Accelerating the Advancement of Women Leaders 

SMART MONEY MOVES

August 6, 2019

Take charge of your personal finances
Too many smart, accomplished women who effectively manage corporate budgets and wouldn’t dream of investing company resources without thorough financial analysis fail to apply that same discipline to their personal finances. And pay the price. But a few key moves can help you build a robust financial future.
 
“I get very concerned when women, especially those early in their careers, don’t take their financial health seriously,” cautions Allison Mitchamore, CFA, CPA, registered financial advisor and founder of WealthWise Financial Solutions. “Good financial decisions early in your career create a positive cycle of increasing assets,” she adds. “But failing to make and follow a disciplined plan will likely decrease your wealth, options and flexibility down the road.” 
 
Mitchamore offers these guidelines to get, and keep, your financial house in order.
 
Get and stay organized with a budget and then track actual income and expenses against your plan. “Many people do not want to confine themselves to a budget, but mastering this critical skill sets you up for financial success,” Mitchamore says.

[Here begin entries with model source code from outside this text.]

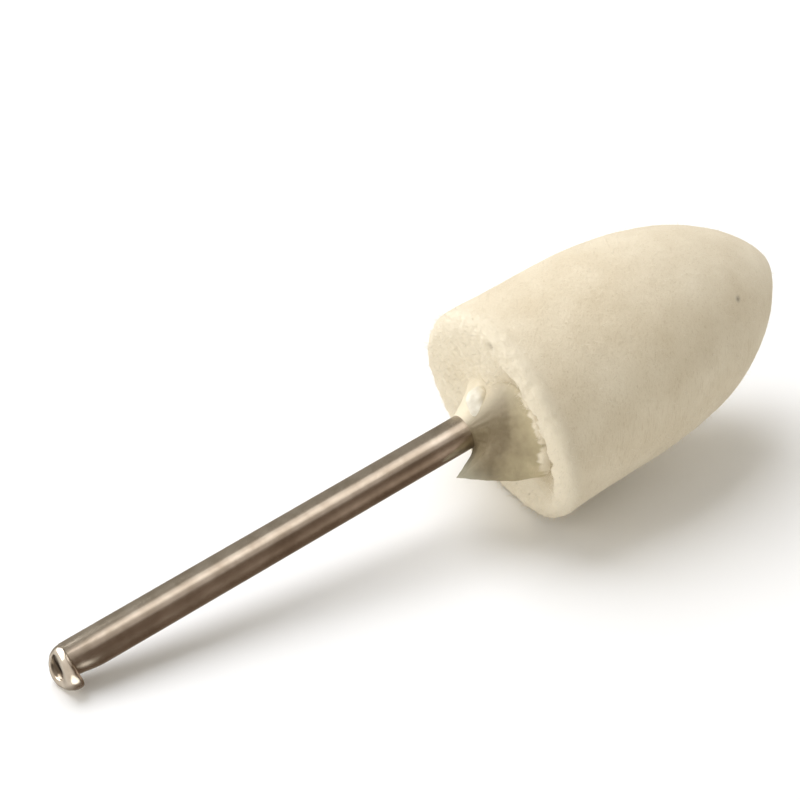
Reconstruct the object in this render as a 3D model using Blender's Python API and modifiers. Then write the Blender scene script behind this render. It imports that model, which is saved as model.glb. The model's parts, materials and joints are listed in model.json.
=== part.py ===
"""Felt polishing wheel: a bullet of pressed wool felt glued on a round steel shank.

Every piece is turned about local Z, which runs from the shank's free end to the tip of the head.
The origin is the flat floor of the dish in the free end. A parent empty then lays the whole
wheel on its side, as it rests on a bench: on the lip of the shank and the rear edge of the head.
"""

import math

import bmesh
import bpy
from mathutils import Matrix, Vector

# ---------------------------------------------------------------- driving dimensions, in metres

SHANK_DIAMETER = 0.003175       # fits a 1/8 inch collet
SHANK_LENGTH = 0.0422           # free end's dish floor to the head's rear face
SHANK_GRIP_IN_HEAD = 0.0180     # how deep the shank goes into the felt
SHANK_TIP_CHAMFER = 0.0004

LIP_DIAMETER = 0.00385          # rolled-over rim at the free end
LIP_THICKNESS = 0.00066
LIP_ROUNDING = 0.00024
LIP_OFFSET = 0.00040            # the lip was pushed over to one side
NECK_DIAMETER = 0.00298         # drawn in just behind the lip
NECK_LENGTH = 0.0016
DISH_DIAMETER = 0.00262
DISH_FLOOR_DIAMETER = 0.0011
DISH_DEPTH = 0.00040

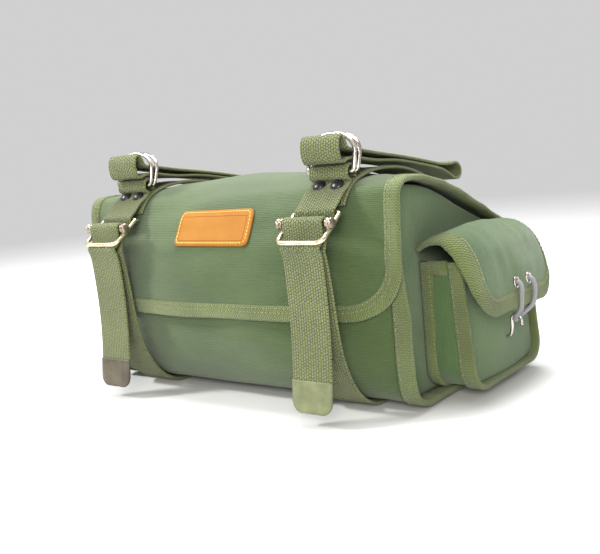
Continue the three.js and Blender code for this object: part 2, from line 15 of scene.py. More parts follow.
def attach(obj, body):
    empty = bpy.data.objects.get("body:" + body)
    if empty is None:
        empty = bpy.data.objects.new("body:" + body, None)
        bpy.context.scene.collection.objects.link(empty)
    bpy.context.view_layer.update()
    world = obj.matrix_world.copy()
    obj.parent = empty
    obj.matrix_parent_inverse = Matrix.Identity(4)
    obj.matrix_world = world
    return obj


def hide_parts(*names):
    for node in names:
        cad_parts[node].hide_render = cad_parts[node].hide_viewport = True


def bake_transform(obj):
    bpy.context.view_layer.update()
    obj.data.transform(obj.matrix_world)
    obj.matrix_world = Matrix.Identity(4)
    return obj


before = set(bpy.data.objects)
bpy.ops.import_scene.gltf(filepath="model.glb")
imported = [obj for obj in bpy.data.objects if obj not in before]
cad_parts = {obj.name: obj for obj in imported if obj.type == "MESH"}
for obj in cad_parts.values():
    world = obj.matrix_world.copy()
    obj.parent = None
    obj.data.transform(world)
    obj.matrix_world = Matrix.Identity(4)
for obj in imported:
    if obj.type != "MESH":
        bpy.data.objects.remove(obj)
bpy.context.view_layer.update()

# ---- driving dimensions, as in the CAD ----
MM = 0.001
CENTRE_Y = 9.983          # puts the middle of the whole bag at y = 0
HALF_WIDTH = 142.0
PANEL_X = 130.0
CANVAS = 2.2
TAPE = 11.0
CLOTH = 1.7               # visible thickness of the two largest sheets
GAP = 0.35
SWELL_POWER = 2.5
FLAP_CORNER = 37.0
STRAP_X = 92.0
STRAP_WIDTH = 30.0
WEBBING = 2.0
TOP_BAR = np.array([-89.0, 130.5])
LOWER_BAR = np.array([-110.5, 115.0])
POCKET_FRONT, POCKET_BACK = -36.0, 66.0
POCKET_OUT = 166.5
POCKET_DEPTH = 29.5
POCKET_TOP, POCKET_BOTTOM = 91.5, 6.9
POCKET_MIDDLE = (POCKET_FRONT + POCKET_BACK) / 2
LABEL_HALF = 34.0
LABEL_LOW = 49.0          # from the flap's lower edge
LABEL_TALL = 26.5
LABEL_LINE = 4.3          # pressed line's distance inside the label's edge
SIDES = {"right": 1, "left": -1}
BAG_MIDDLE = (0.0, 0.0, 70.0)
TINY = 1e-9               # keeps a length that is divided by above zero
CURVE_STEPS = 24          # points between two given points of a curve


# ---- meshes ----
def make_mesh(name, points, faces, uvs, material):
    """A mesh object from points in millimetres, with one UV per point, also in millimetres."""
    mesh = bpy.data.meshes.new(name)
    mesh.from_pydata(in_metres(points), [], faces)
    layer = mesh.uv_layers.new(name="cloth")
    corner = np.zeros(len(mesh.loops), np.int32)
    mesh.loops.foreach_get("vertex_index", corner)
    layer.data.foreach_set("uv", np.asarray(uvs, np.float32)[corner].ravel())
    work = bmesh.new()
    work.from_mesh(mesh)
    bmesh.ops.recalc_face_normals(work, faces=work.faces)
    work.to_mesh(mesh)
    work.free()
    mesh.polygons.foreach_set("use_smooth", [True] * len(mesh.polygons))
    made = bpy.data.objects.new(name, mesh)
    bpy.context.scene.collection.objects.link(made)
    mesh.materials.append(material)
    return made


def arc_lengths(points):
    """Length along a path from its start to each of its points."""
    steps = np.linalg.norm(np.diff(points, axis=0), axis=1)
    return np.concatenate([[0], np.cumsum(steps)])


def at_lengths(points, reach, lengths):
    """Points of a path at those lengths from its start; reach holds its arc lengths."""
    return np.stack([np.interp(lengths, reach, column) for column in points.T], axis=-1)


def evenly_spaced(points, count):
    """The same path as that many evenly spaced points."""
    reach = arc_lengths(points)
    return at_lengths(points, reach, np.linspace(0, reach[-1], count))


def unit(vectors):
    return vectors / np.linalg.norm(vectors, axis=-1, keepdims=True)


def outward_of(line):
    """Unit vectors a quarter turn to the left of a [y, z] line."""
    along = unit(np.gradient(line, axis=0))
    return np.stack([-along[:, 1], along[:, 0]], axis=1)


def xyz(x, y, z):
    return np.stack(np.broadcast_arrays(x, y, z), axis=-1)


def grid_faces(rows, columns, offset=0, wrap=False):
    """Quads of a grid whose points run row by row; wrap joins the last column to the first."""
    found = []
    for i in range(rows - 1):
        for j in range(columns if wrap else columns - 1):
            k = (j + 1) % columns
            found.append((offset + i * columns + j, offset + i * columns + k,
                          offset + (i + 1) * columns + k, offset + (i + 1) * columns + j))
    return found


def grid_normals(grid):
    """Unit normals of a grid of points, facing away from the middle of the bag."""
    along = np.gradient(grid, axis=0)
    across = np.gradient(grid, axis=1)
    n = np.cross(along, across)
    n /= np.maximum(np.linalg.norm(n, axis=2, keepdims=True), TINY)
    outwards = np.sum(n * (grid - BAG_MIDDLE), axis=2).mean()
    return n if outwards > 0 else -n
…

Remember to allow for taxes, savings and investments and then adjust spending as needed to avoid taking on debt to fund regular living expenses.
 
Your financial health is actually not private. “There is a record of how well you manage your finances,” Mitchamore warns. “Your credit score is derived from your history of taking out debt and paying off that debt and is key to securing financing for large lifestyle purchases such as a car or house.”  Pay bills on time and avoid bouncing checks.  
 
Prepare for financial emergencies such as a job loss, car repair or a health issue with a risk-free account. Unless you have a career that might take longer to replace or the job market is slow, Mitchamore recommends savings to cover three to six months of expenses.  “This may seem like a luxury if you do not have excess cash flow, but it can stem financial stress in the future.”
 
Invest early for retirement.  Start your career having funds taken out of your paycheck and you will be less likely to miss them and be able to develop a consistent investment approach and much larger retirement fund.  “Make the time value of money work for you,” Mitchamore advises. If you invest $100 at 8%, you will have $108 at the end of one year, and $215 at the end of 10 years.  If you put aside $100 every month, you will amass $18,517 in that same ten years.  “I like to think of investing for retirement as another little you working right beside you earning money for your future,” she says.
 
Use credit wisely.  Credit is not a bad word, according to Mitchamore. You have to take out credit to start building your credit score to help you acquire future funding for a mortgage or auto loans.  “If you are disciplined to pay off your credit cards monthly, then using them for expenses while you take advantage of the cash back offers and other incentives makes financial sense,” she says.  “However, using credit cards to spend in excess of your income is a downward spiral.”
 
Be savvy about benefits. Your company may offer benefits you are ignoring.  You know about your health insurance, retirement plans (hopefully with a company match) and discounted stock purchases. But many companies also offer discounts on cell phone purchases, electronic purchases, educational assistance and even financial advice.
 
Safeguard your family’s financial future. “As we start to grow our families, we sometimes get too busy in this new phase of life and forget to assess our changing financial needs,” Mitchamore says.  “If you have children, you should evaluate your need for life insurance. You also need to draw up a will.” Give careful consideration to designating the people you want to parent your children if something were to happen to you and specify those individuals or organizations you want to have the personal items and assets you have spent your life growing.
 
Apply the same discipline and strategic thinking that contribute to your career success to your personal finances and you will be repaid with security, freedom and flexibility.